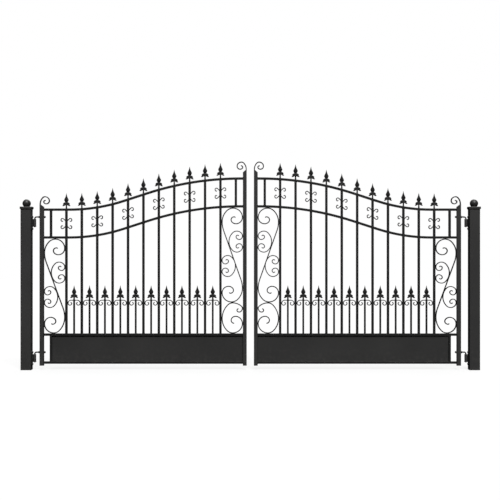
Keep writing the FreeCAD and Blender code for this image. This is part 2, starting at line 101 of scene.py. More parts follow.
class Finish:
    """A painted or bare metal surface, built up node by node."""

    def __init__(self, name):
        self.material = bpy.data.materials.new(name)
        self.material.use_nodes = True
        self.tree = self.material.node_tree
        self.shader = self.tree.nodes["Principled BSDF"]
        self.place = self.node("ShaderNodeTexCoord", {}, {}, "Object")

    def node(self, kind, settings, sockets, output=0):
        """Adds a node, sets it up, joins its inputs, and returns one of its outputs."""
        made = self.tree.nodes.new(kind)
        for name, value in settings.items():
            setattr(made, name, value)
        named = enumerate(sockets) if isinstance(sockets, list) else sockets.items()
        for name, value in named:
            self.join(made.inputs[name], value)
        return Wire(self, made.outputs[output])

    def join(self, socket, value):
        if isinstance(value, Wire):
            self.tree.links.new(value.socket, socket)
        else:
            socket.default_value = value

    def noise(self, size, detail=3.0, roughness=0.5, place=None):
        """Soft mottling whose patches are about size metres across."""
        sockets = {
            "Vector": place or self.place,
            "Scale": 1 / size,
            "Detail": detail,
            "Roughness": roughness,
        }
        return self.node("ShaderNodeTexNoise", {}, sockets, "Fac")

    def cells(self, size):
        """Distance within cells about size metres across."""
        sockets = {"Vector": self.place, "Scale": 1 / size}
        return self.node("ShaderNodeTexVoronoi", {"feature": "F1"}, sockets, "Distance")

    def stretched(self, x, y, z):
        """The object's coordinates, scaled along each axis."""
        return self.node("ShaderNodeVectorMath", {"operation": "MULTIPLY"}, [self.place, (x, y, z)])

    def facing_up(self):
        """1 on level upper faces and 0 on upright and lower ones."""
        normal = self.node("ShaderNodeNewGeometry", {}, {}, "Normal")
        return self.node("ShaderNodeSeparateXYZ", {}, {"Vector": normal}, "Z").held(0, 1)

    def height(self):
        return self.node("ShaderNodeSeparateXYZ", {}, {"Vector": self.place}, "Z")

    def mix(self, share, first, second):
        """A colour between first and second."""
        settings = {"data_type": "RGBA", "blend_type": "MIX"}
        return self.node("ShaderNodeMix", settings, {0: share, 6: first, 7: second}, 2)

    def bump(self, height, distance):
        return self.node("ShaderNodeBump", {}, {"Height": height, "Distance": distance})

    def set(self, sockets):
        """Sets or joins the shader's own inputs, and returns the material."""
        for name, value in sockets.items():
            self.join(self.shader.inputs[name], value)
        return self.material


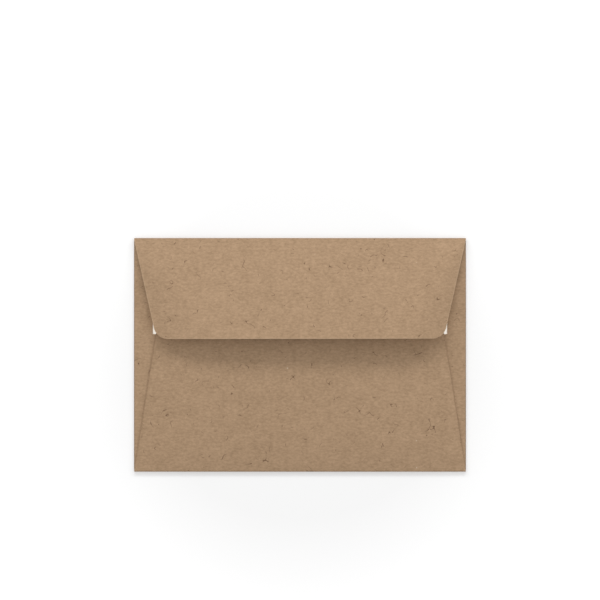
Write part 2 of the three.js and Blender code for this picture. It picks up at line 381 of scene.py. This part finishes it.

◇ ◇ ◇ ◇ ◇

— The exercise —
Extract every record. Keep wording exact.

— Written solution —
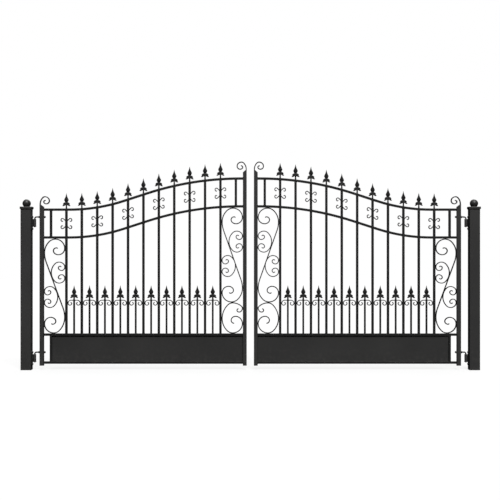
Keep writing the FreeCAD and Blender code for this image. This is part 2, starting at line 101 of scene.py. More parts follow.
class Finish:
    """A painted or bare metal surface, built up node by node."""

    def __init__(self, name):
        self.material = bpy.data.materials.new(name)
        self.material.use_nodes = True
        self.tree = self.material.node_tree
        self.shader = self.tree.nodes["Principled BSDF"]
        self.place = self.node("ShaderNodeTexCoord", {}, {}, "Object")

    def node(self, kind, settings, sockets, output=0):
        """Adds a node, sets it up, joins its inputs, and returns one of its outputs."""
        made = self.tree.nodes.new(kind)
        for name, value in settings.items():
            setattr(made, name, value)
        named = enumerate(sockets) if isinstance(sockets, list) else sockets.items()
        for name, value in named:
            self.join(made.inputs[name], value)
        return Wire(self, made.outputs[output])

    def join(self, socket, value):
        if isinstance(value, Wire):
            self.tree.links.new(value.socket, socket)
        else:
            socket.default_value = value

    def noise(self, size, detail=3.0, roughness=0.5, place=None):
        """Soft mottling whose patches are about size metres across."""
        sockets = {
            "Vector": place or self.place,
            "Scale": 1 / size,
            "Detail": detail,
            "Roughness": roughness,
        }
        return self.node("ShaderNodeTexNoise", {}, sockets, "Fac")

    def cells(self, size):
        """Distance within cells about size metres across."""
        sockets = {"Vector": self.place, "Scale": 1 / size}
        return self.node("ShaderNodeTexVoronoi", {"feature": "F1"}, sockets, "Distance")

    def stretched(self, x, y, z):
        """The object's coordinates, scaled along each axis."""
        return self.node("ShaderNodeVectorMath", {"operation": "MULTIPLY"}, [self.place, (x, y, z)])

    def facing_up(self):
        """1 on level upper faces and 0 on upright and lower ones."""
        normal = self.node("ShaderNodeNewGeometry", {}, {}, "Normal")
        return self.node("ShaderNodeSeparateXYZ", {}, {"Vector": normal}, "Z").held(0, 1)

    def height(self):
        return self.node("ShaderNodeSeparateXYZ", {}, {"Vector": self.place}, "Z")

    def mix(self, share, first, second):
        """A colour between first and second."""
        settings = {"data_type": "RGBA", "blend_type": "MIX"}
        return self.node("ShaderNodeMix", settings, {0: share, 6: first, 7: second}, 2)

    def bump(self, height, distance):
        return self.node("ShaderNodeBump", {}, {"Height": height, "Distance": distance})

    def set(self, sockets):
        """Sets or joins the shader's own inputs, and returns the material."""
        for name, value in sockets.items():
            self.join(self.shader.inputs[name], value)
        return self.material


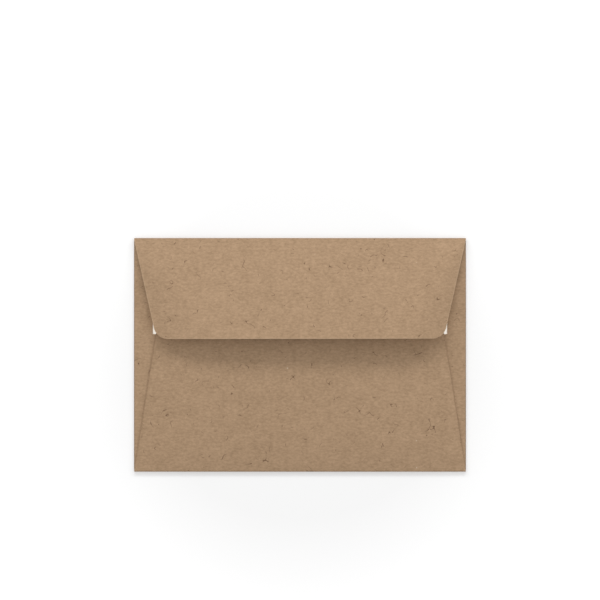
Write part 2 of the three.js and Blender code for this picture. It picks up at line 381 of scene.py. This part finishes it.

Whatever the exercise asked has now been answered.